When most people hear the term “supply chain,” they likely envision a static, linear network that begins with raw materials and ends with consumers receiving a product. It’s a finite system with a clear start and finish. However, businesses and HR leaders know there’s another kind of supply chain: one powered by people and driven by skills and potential.

Unlike traditional, one-way supply chains, talent supply chains are living, breathing ecosystems that provide organizations with a dynamic workforce. This is a system that views individuals as evolving assets, and it thrives on continuous development, redeployment and value creation. This constant evolution transforms the workforce into a strategic, competitive advantage that’s always adapting, always ready and always ahead.

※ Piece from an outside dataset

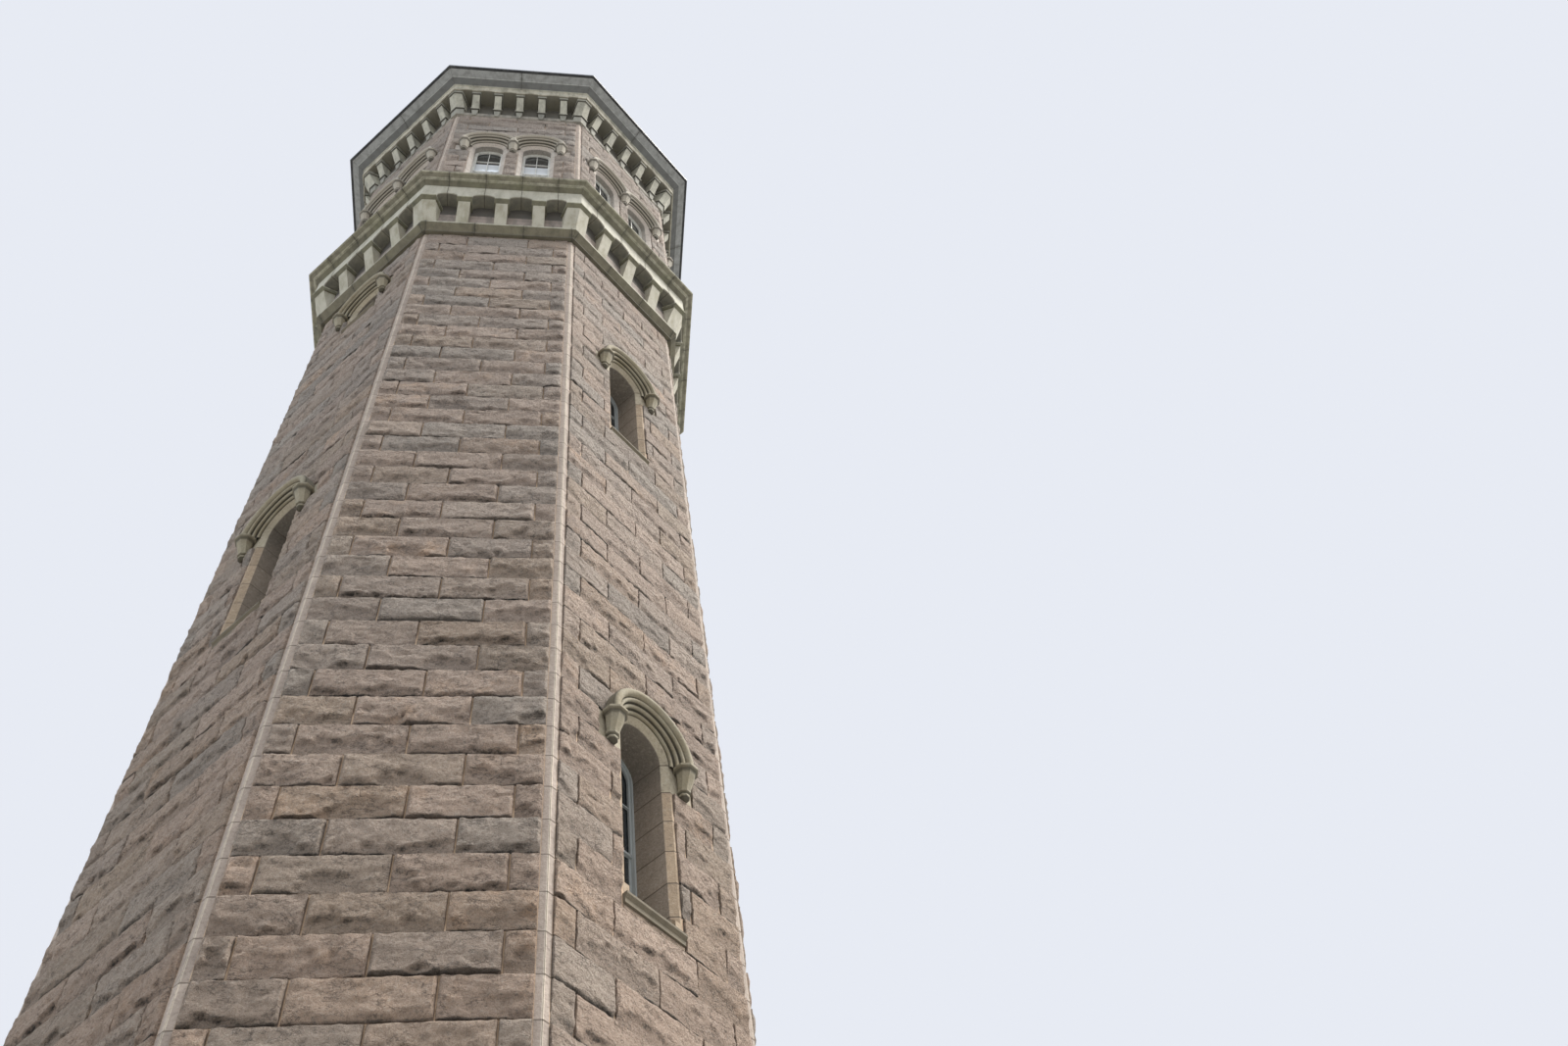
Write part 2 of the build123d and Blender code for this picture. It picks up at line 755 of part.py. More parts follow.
with BuildPart() as side_corbel:
    add(middle_block(upper_cap_outline, upper_cap_width))
    add(middle_block(upper_panel_outline, upper_corbel_width))
    add(middle_block(upper_lip_outline, upper_corbel_width + 2 * block_lip_relief))
    add(hanging_block.part)
with BuildPart() as upper_corbels:
    with PolarLocations(0, side_count):
        add(corner_corbel.part)
        with Locations(*[(0, offset, 0) for offset in spaced(upper_corbel_count, upper_corbel_pitch)]):
            add(side_corbel.part)
upper_corbels.part.label = "upper_corbels"
export_step(upper_corbels.part, "parts/upper_corbels.step")

# Fascia with low arches between the corbels, cornice and dark rim
fascia_reach = shaft_reach + fascia_projection
fascia_outline = [
    (belvedere_inside, belvedere_top),
    (fascia_reach, belvedere_top),
    (fascia_reach, fascia_top),
    (belvedere_inside, fascia_top),
]
upper_bays = bays(
    fascia_reach, upper_corbel_count, upper_corbel_pitch, upper_cap_width, upper_corner_cap_width
)
with BuildPart() as fascia_side:
    add(side_block(fascia_outline))
    for middle, span in upper_bays:
        bay_plane = side_plane(fascia_reach, belvedere_top, middle)
        bay = segmental_shape(bay_plane, span, upper_arch_straight, upper_arch_rise)
        extrude(bay, amount=belvedere_reach - fascia_reach, mode=Mode.SUBTRACT)
with BuildPart() as upper_fascia:
    with PolarLocations(0, side_count):
        add(fascia_side.part)
upper_fascia.part.label = "upper_fascia"
export_step(upper_fascia.part, "parts/upper_fascia.step")

cornice_middle_level = fascia_top + cornice_middle_height
cornice_outline = [
    (belvedere_inside, fascia_top),
    (shaft_reach + cornice_foot, fascia_top),
    (shaft_reach + cornice_foot, fascia_top + cornice_lip),
    (shaft_reach + cornice_middle, cornice_middle_level),
    (shaft_reach + cornice_middle, cornice_middle_level + cornice_lip),
    (shaft_reach + cornice_projection, cornice_top - cornice_lip / 2),
    (shaft_reach + cornice_projection, cornice_top),
    (belvedere_inside, cornice_top),
]
with BuildPart() as upper_cornice:
    with PolarLocations(0, side_count):
        add(side_block(cornice_outline))
upper_cornice.part.label = "upper_cornice"
export_step(upper_cornice.part, "parts/upper_cornice.step")

rim_outline = [
    (shaft_reach + rim_projection - rim_thickness, cornice_top),
    (shaft_reach + rim_projection, cornice_top),
    (shaft_reach + rim_projection, cornice_top + rim_height),
    (shaft_reach + rim_projection - rim_thickness, cornice_top + rim_height),
]
with BuildPart() as gutter_rim:
    with PolarLocations(0, side_count):
        add(side_block(rim_outline))
gutter_rim.part.label = "gutter_rim"
export_step(gutter_rim.part, "parts/gutter_rim.step")

# Roof: eight slopes from the cornice up to the lantern
roof_reach = shaft_reach + roof_eaves
roof_length = ((roof_reach - roof_top_reach) ** 2 + roof_rise**2) ** 0.5
roof_level_thickness = roof_thickness * roof_length / roof_rise
roof_outline = [
    (roof_reach, cornice_top),
    (roof_top_reach, roof_top),
    (roof_top_reach - roof_level_thickness, roof_top),
    (roof_reach - roof_level_thickness, cornice_top),
]
with BuildPart() as roof_slopes:
    with PolarLocations(0, side_count):
        add(side_block(roof_outline))
roof_slopes.part.label = "roof_slopes"
export_step(roof_slopes.part, "parts/roof_slopes.step")

# Lantern: a curb, eight corner posts with louvres between them, eaves and a small spire
curb_reach = roof_top_reach + curb_overhang
with BuildPart() as lantern_curb:
    with BuildSketch(Plane.XY.offset(roof_top)):
        RegularPolygon(curb_reach, side_count, major_radius=False, rotation=corner_turn)
    extrude(amount=curb_height)
lantern_curb.part.label = "lantern_curb"
export_step(lantern_curb.part, "parts/lantern_curb.step")

post_outline = [
    (roof_top_reach - post_width, curb_top),
    (roof_top_reach, curb_top),
    (roof_top_reach, lantern_top),
    (roof_top_reach - post_width, lantern_top),
]
with BuildPart() as lantern_posts:
    with PolarLocations(0, side_count):
        add(corner_block(post_outline, post_width / 2))
lantern_posts.part.label = "lantern_posts"
export_step(lantern_posts.part, "parts/lantern_posts.step")

louvre_reach = roof_top_reach - louvre_inset
louvre_width = 2 * (louvre_reach - louvre_thickness) * corner_slope - post_width / cos(radians(corner_turn))
louvre_outline = [
    (louvre_reach - louvre_thickness, curb_top),
    (louvre_reach, curb_top),
    (louvre_reach, lantern_top),
    (louvre_reach - louvre_thickness, lantern_top),
]
with BuildPart() as lantern_louvres:
    with PolarLocations(0, side_count):
        add(middle_block(louvre_outline, louvre_width))
lantern_louvres.part.label = "lantern_louvres"
export_step(lantern_louvres.part, "parts/lantern_louvres.step")

eaves_reach = roof_top_reach + eaves_overhang
with BuildPart() as lantern_eaves:
    with BuildSketch(Plane.XY.offset(lantern_top)):
        RegularPolygon(eaves_reach, side_count, major_radius=False, rotation=corner_turn)
    extrude(amount=eaves_height)
lantern_eaves.part.label = "lantern_eaves"
export_step(lantern_eaves.part, "parts/lantern_eaves.step")

spire_length = ((eaves_reach - spire_top_reach) ** 2 + spire_rise**2) ** 0.5
spire_level_thickness = spire_thickness * spire_length / spire_rise
spire_outline = [
    (eaves_reach, eaves_top),
    (spire_top_reach, spire_top),
    (spire_top_reach - spire_level_thickness, spire_top),
    (eaves_reach - spire_level_thickness, eaves_top),
]
with BuildPart() as lantern_spire:
    with PolarLocations(0, side_count):
        add(side_block(spire_outline))
lantern_spire.part.label = "lantern_spire"
export_step(lantern_spire.part, "parts/lantern_spire.step")

# Finial: a turned foot, a ball and a tapering spike
ball_level = spire_top + finial_ball
with BuildPart() as finial:
    with BuildSketch(Plane.XZ):
        with BuildLine():
            Polyline(
                (0, spire_top),
                (finial_base, spire_top),
                (finial_base / 2, ball_level),
                (finial_tip, spire_top + finial_height),
                (0, spire_top + finial_height),
                close=True,
            )
        make_face()
    revolve(axis=Axis.Z)
    with Locations((0, 0, ball_level)):
        Sphere(finial_ball / 2)
finial.part.label = "finial"
export_step(finial.part, "parts/finial.step")
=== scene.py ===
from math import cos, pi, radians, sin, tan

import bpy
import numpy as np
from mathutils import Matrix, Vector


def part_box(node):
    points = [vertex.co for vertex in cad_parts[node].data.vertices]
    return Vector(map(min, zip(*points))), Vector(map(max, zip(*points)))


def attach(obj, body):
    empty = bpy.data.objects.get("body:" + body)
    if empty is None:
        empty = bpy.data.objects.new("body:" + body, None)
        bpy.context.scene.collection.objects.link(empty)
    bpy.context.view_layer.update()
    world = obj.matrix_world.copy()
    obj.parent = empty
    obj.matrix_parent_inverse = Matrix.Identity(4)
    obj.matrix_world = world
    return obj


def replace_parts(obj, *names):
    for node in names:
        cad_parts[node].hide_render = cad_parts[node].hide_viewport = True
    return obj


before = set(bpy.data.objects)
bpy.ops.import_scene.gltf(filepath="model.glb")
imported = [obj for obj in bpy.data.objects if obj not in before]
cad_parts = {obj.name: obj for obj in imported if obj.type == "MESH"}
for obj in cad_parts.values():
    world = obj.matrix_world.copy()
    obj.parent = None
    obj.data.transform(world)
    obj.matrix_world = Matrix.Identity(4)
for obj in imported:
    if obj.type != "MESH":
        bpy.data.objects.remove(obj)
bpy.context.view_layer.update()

# %% [markdown]
# # A stone water tower, dressed for its portrait
# The frame above is the tower's exact model, one tenth of the real size: walls, corbels, cornices and roof
# are already there, each at its true place. This script gives them their surfaces: rough granite blocks,
# carved hoods over the windows, painted sashes, slates, and the weather on all of it. Lengths are in metres.
# Nothing that we add may make the tower larger.

MM = 0.001

# %% [markdown]
# ## The plan of the tower
# Eight sides stand round an axis. Every side is the same drawing turned by 45 degrees, so a point is easiest
# to give by its side, its distance along that side from the middle, its height, and how far it stands out
# from the face. One function then turns those four numbers into a place in space, for whole arrays at once.
# A reach is the distance from the axis straight out to the middle of a side.

# %% Sides, reaches and the turn from a side's own numbers to space
SIDE_ANGLES = {
    "right": 0, "back_right": 45, "back": 90, "back_left": 135,
    "left": 180, "front_left": 225, "front": 270, "front_right": 315,
}
CORNER_ANGLE = 22.5
CORNER_SLOPE = tan(radians(CORNER_ANGLE))
EVERY_SIDE = [(angle, 0, 0) for angle in SIDE_ANGLES.values()]
EVERY_CORNER = [(angle + CORNER_ANGLE, 0, 0) for angle in SIDE_ANGLES.values()]
SHAFT_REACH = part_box("shaft_wall_right")[1].x
BELVEDERE_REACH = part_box("belvedere_walls")[1].x


def on_side(angle, reach, along, height):
    """Place in space: the side's outward direction times reach, plus its sideways direction times along."""
    turn = np.radians(angle)
    return np.stack(
        [
            np.cos(turn) * reach - np.sin(turn) * along,
            np.sin(turn) * reach + np.cos(turn) * along,
            height + 0 * along + 0 * reach,
        ],
        axis=-1,
    )


half_sides = [round(reach * CORNER_SLOPE, 4) for reach in (SHAFT_REACH, BELVEDERE_REACH)]
print("half widths of the sides", half_sides)

# %% [markdown]
# ## The camera
# The picture was taken about sixteen metres out, near the foot, with the camera tilted far up and a little to
# one side. A camera can be aimed by a constraint or turned by a matrix. We take the matrix: its columns are
# the camera's right, its up and its backward direction, and three angles give all of them.

# %% Camera
CAMERA_PLACE = Vector((0.19998, -1.58662, 0.1551))
CAMERA_YAW, CAMERA_PITCH, CAMERA_ROLL = radians(17.4205), radians(59.3442), radians(-13.7229)
CAMERA_LENS = 31.58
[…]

If organizations want long-term, sustainable success, they need to optimize their talent operating models.

Turning Potential Into Continuous Value

When organizations prioritize the talent supply chain, they embrace the human element—people’s aspirations and career goals—and they gain agile, skilled professionals who drive business success. Meanwhile, employees experience meaningful career progression and personal growth. As a result, the talent supply chain becomes an integral part of a modern organizational strategy.

Aspirational alignment is vital. People have their unique personal goals, and when these align with organizational objectives, a win-win situation emerges. For example, at a partner organization, Emily was a business analyst who was passionate about product management. While her role focused on gathering insights and translating requirements for technical teams, she was given opportunities to explore her interests in cross-functional collaboration and strategic planning, such as working on a new product launch initiative. Emily’s new responsibilities enhanced her skills and ultimately drove the company’s growth. This resulted in both a successful product and personal development.

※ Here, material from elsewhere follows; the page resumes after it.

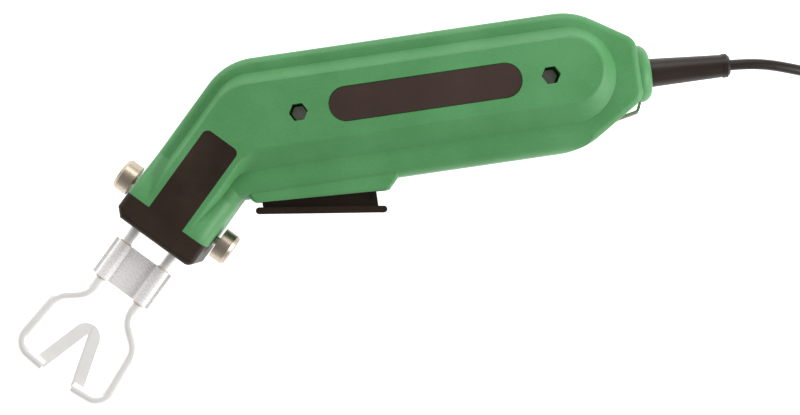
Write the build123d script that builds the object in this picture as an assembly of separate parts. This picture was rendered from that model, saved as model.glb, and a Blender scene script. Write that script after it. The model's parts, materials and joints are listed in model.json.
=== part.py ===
from build123d import *
import math
import os

# A hand-held hot knife cutter: a moulded housing bent 46 degrees at the nose, a transformer in the
# handle, a trigger, and a plug-in blade set that carries a heated V-shaped blade.
#
# Millimetres. The tool lies on its side, as it rests on a table. +X runs along the handle towards
# the cord, +Y towards the handle's back, +Z up out of the labelled side. The origin is on the flat
# rest face, where the handle's axis and the nose's axis cross.
#
# Sub-parts are built about the parting plane (z = 0) and lifted to the table when they are saved.
# "Nose" coordinates are (n, q): n runs along the nose towards the blade, and q across it, towards
# the trigger side.

# ---------------------------------------------------------------- driving dimensions
# housing
HALF_THICK = 23.0  # parting plane to the raised platform's flat
RIM_THICK = 17.0  # parting plane to the rim round the platform
BODY_TOP_Y, BODY_LOW_Y = 29.3, -31.0
NOSE_TOP_Q, NOSE_LOW_Q = -20.0, 20.8  # the nose's sides
NOSE_ANGLE = 45.8
NOSE_END = 48.2  # bend to the joint between the shells and the nose cap
REAR_X = 178.0  # bend to the flat rear face
REAR_TOP_Y = 13.3
REAR_LOW_Y = -12.6
REAR_TOP_RUN = 25.1  # length of the sloping corner at the handle's back, along X
REAR_LOW_RUN = 29.2  # and on its underside
BEND_R = 27.5
CAVITY_INNER_R = 3.0  # the hollow's corner at the bend
REAR_R = 7.0
SLOPE_R = 30.0
BACK_EDGE_R = 3.0  # rounding of the housing's outer edge
GRIP_EDGE_R = 7.0  # and along the underside, where the fingers close round it
WALL = 2.5
TOP_WALL = 3.4

# raised platform: its foot on the rim, and its flat
FOOT_TOP, FOOT_LOW, FOOT_REAR = 22.8, -19.3, REAR_X - 10.6
FLAT_TOP, FLAT_LOW, FLAT_REAR = 18.2, -10.6, REAR_X - 16.0
FOOT_NOSE_TOP, FOOT_NOSE_LOW = -14.6, 13.7  # the same edges along the nose, as q
FLAT_NOSE_TOP, FLAT_NOSE_LOW = -11.6, 11.6
FOOT_BEND_R, FOOT_INNER_R = 20.0, 10.0  # their corners at the bend
FLAT_BEND_R, FLAT_INNER_R = 17.0, 14.0
FLAT_EDGE_R = 1.6  # rounding of the flat's edge

# nose collar, where the rim rises to the cap's section
COLLAR_START = (NOSE_END - 30.2, RIM_THICK - 1.5)  # (n, height)
COLLAR_PULL = [(NOSE_END - 16.2, RIM_THICK - 0.5), (NOSE_END - 10.2, HALF_THICK)]
COLLAR_LOW_R = 7.0

# nose cap and its tongues
CAP_LENGTH = 11.1
CAP_END = NOSE_END + CAP_LENGTH
CAP_EDGE_R = 2.6
CAP_CHAMFER = 3.6  # the cap's corner on the back's side, across the nose
CAP_CORNER_R = 3.5  # and on the trigger's side
TONGUE_WIDTH = 17.6
TONGUE_START = 6.3
TONGUE_THICK = 1.5
TONGUE_R = 2.8
CAP_POCKET_DEPTH = 5.9

# blade set
ROD_R = 2.45
ROD_SPACING = 20.0
ROD_START = NOSE_END - 12.2  # inner end of the rods
ROD_FLARE = (CAP_END + 36.4, CAP_END + 45.2)  # where each rod steps outwards
ROD_FLARE_Q = 21.0
ROD_TIP = (CAP_END + 73.1, 23.4)
ROD_END = (CAP_END + 74.4, 8.0)
ROD_FLARE_R = 10.0
ROD_TIP_R = 7.0
BLADE_APEX = CAP_END + 30.75  # where the blade's outer edges would meet
BLADE_INNER_APEX = CAP_END + 51.3
BLADE_HALF_ANGLE = 16.75
BLADE_NOSE_R = 6.5
BLADE_THICK = 1.1
BLADE_END = CAP_END + 74.9
BLADE_BEVEL = (1.3, 0.42)
CLIP_START, CLIP_LENGTH = CAP_END + 9.2, 18.3
CLIP_WIDTH = 29.5
CLIP_THICK = 0.7
INSULATOR_THICK = 0.3
INSULATOR_PROUD = 0.5
SLEEVE_GAP = 0.3  # between a rod and the cap's hole round it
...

Being aligned with employees’ goals fosters better retention, increased motivation and more effective deployment of talent, ultimately contributing to an organization’s long-term success and competitiveness. Ongoing Gallup research shows that organizations with highly engaged employees experience higher productivity, better retention and greater earnings than organizations with disengaged employees. This underscores the vital connection between employee development and organizational success.

Technology’s Role In Sustainable Talent Supply Chains

Unlike raw materials, which lose value over time, employees keep improving through continuous development and growth. To manage their talent as ever-evolving entities, organizations must invest in reskilling and upskilling. This ongoing commitment is essential for building a resilient, adaptable workforce that can meet new challenges head-on.

Implementing technology can be a transformative way to optimize the talent supply chain. The right tools can interpret and enrich structured and unstructured talent data on employee skills, roles and experiences, as well as demand-related skills data.

How Traditional HR Technology Can Fall Short

Oftentimes, traditional HR systems operate like static supply chains, focusing on storing and moving talent data from one bucket to another. While these systems are essential for foundational HR functions, such as payroll, benefits administration and compliance tracking, they fall short of addressing the dynamic needs of modern talent management.

Static HR technology lacks the adaptability to reflect evolving skills, career trajectories and cross-functional opportunities. This stems from limited updates and narrow focuses that fail to capture skill evolution, real-time workforce needs or contextual relevance to organizational goals.

As a result, traditional systems struggle to address modern workforce concerns like continuous skilling at the point of gap identification, agile role transitions based on aspirations and strategic workforce planning. This emphasizes the need for more interconnected, dynamic talent solutions.

How Dynamic Technology Empowers Talent Growth

To truly harness the potential of their workforce, HR departments need to complement traditional systems with technologies that enable skills mapping, gap identification, career path recommendations and the dynamic redeployment of individuals. Advanced tools help assess workforce capabilities, as well as monitor evolving roles and skills in the broader marketplace to keep organizations aligned with industry trends.

Dynamic talent technology should also offer innovative operating models adaptable to different departments, functions or geographies. Being able to support multiple models can help organizations manage varied business rules across the enterprise. For example, we have a partner tech company with operations in North America and Europe. In North America, on-demand talent solutions focus on recruiting, onboarding and reskilling to support the rapid growth of product development and engineering teams. Meanwhile, in Europe, where the company’s sales and customer service are facing saturation, the HR system prioritizes career development and internal mobility so employees can transition into new roles. This configurability enables the company to run both models simultaneously.

Finally, the right HR tech tools should help organizations address key challenges, such as reducing the cost of talent, reskilling and keeping the workforce relevant. By enabling real-time tracking of talent needs and redeploying individuals where they’re most needed, HR teams can ensure employees stay engaged in roles that match their skills and aspirations.

Embrace The Future Of Talent Supply Chains

Taking a talent-centric approach to recruitment is more than a shift in thinking. It’s changing how value is created and sustained. Organizations must recognize that talent is an asset to be continuously nurtured, expanded and redeployed. When individual aspirations and organizational needs are aligned, workforces become future-proof. This approach also fosters a culture of continuous learning and adaptability. In a rapidly evolving skills landscape, organizations that dynamically manage and grow their talent pool will lead their industries and redefine success.